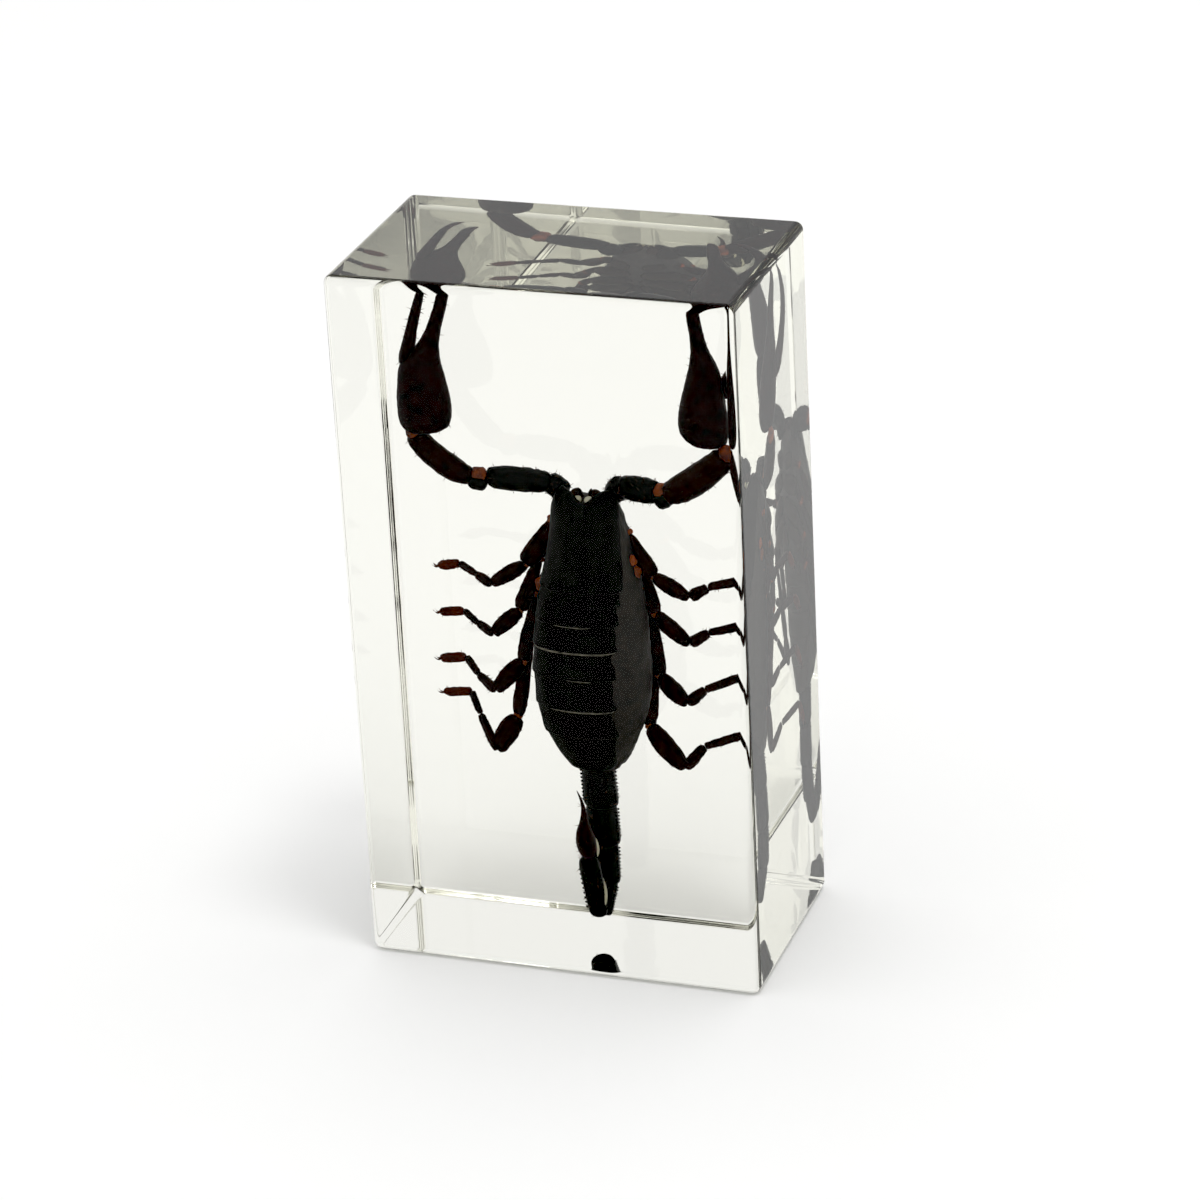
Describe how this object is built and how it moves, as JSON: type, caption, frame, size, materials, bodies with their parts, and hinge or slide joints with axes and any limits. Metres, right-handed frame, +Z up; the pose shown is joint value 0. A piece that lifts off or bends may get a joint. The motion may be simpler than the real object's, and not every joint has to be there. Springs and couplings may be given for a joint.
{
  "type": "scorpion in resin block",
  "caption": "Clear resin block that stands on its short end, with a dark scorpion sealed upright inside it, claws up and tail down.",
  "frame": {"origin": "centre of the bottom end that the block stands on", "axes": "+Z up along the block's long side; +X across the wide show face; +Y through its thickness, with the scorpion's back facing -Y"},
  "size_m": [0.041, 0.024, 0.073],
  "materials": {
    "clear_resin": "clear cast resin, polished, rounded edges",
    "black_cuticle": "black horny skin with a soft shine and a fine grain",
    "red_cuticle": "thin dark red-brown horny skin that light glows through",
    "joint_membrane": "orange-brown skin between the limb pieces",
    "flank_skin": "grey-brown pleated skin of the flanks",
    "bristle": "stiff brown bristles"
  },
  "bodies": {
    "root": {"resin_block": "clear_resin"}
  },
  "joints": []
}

WHAT IS REQUIRED:
Copy all of the data. Keep every word exactly as it is.

RESULT OF THIS TASK:
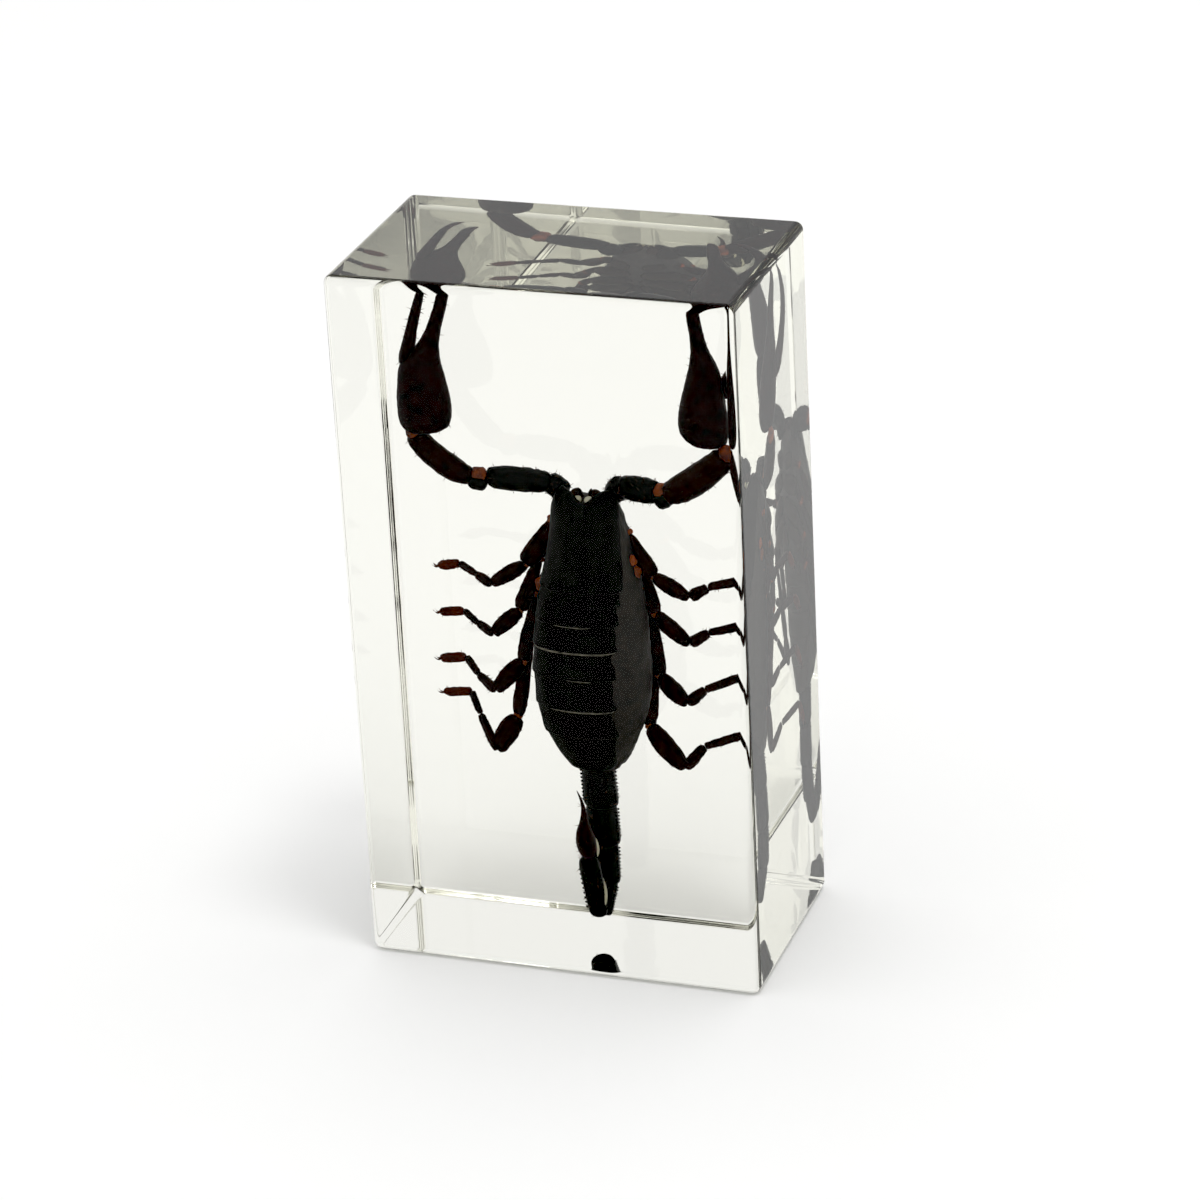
Describe how this object is built and how it moves, as JSON: type, caption, frame, size, materials, bodies with their parts, and hinge or slide joints with axes and any limits. Metres, right-handed frame, +Z up; the pose shown is joint value 0. A piece that lifts off or bends may get a joint. The motion may be simpler than the real object's, and not every joint has to be there. Springs and couplings may be given for a joint.
{
  "type": "scorpion in resin block",
  "caption": "Clear resin block that stands on its short end, with a dark scorpion sealed upright inside it, claws up and tail down.",
  "frame": {"origin": "centre of the bottom end that the block stands on", "axes": "+Z up along the block's long side; +X across the wide show face; +Y through its thickness, with the scorpion's back facing -Y"},
  "size_m": [0.041, 0.024, 0.073],
  "materials": {
    "clear_resin": "clear cast resin, polished, rounded edges",
    "black_cuticle": "black horny skin with a soft shine and a fine grain",
    "red_cuticle": "thin dark red-brown horny skin that light glows through",
    "joint_membrane": "orange-brown skin between the limb pieces",
    "flank_skin": "grey-brown pleated skin of the flanks",
    "bristle": "stiff brown bristles"
  },
  "bodies": {
    "root": {"resin_block": "clear_resin"}
  },
  "joints": []
}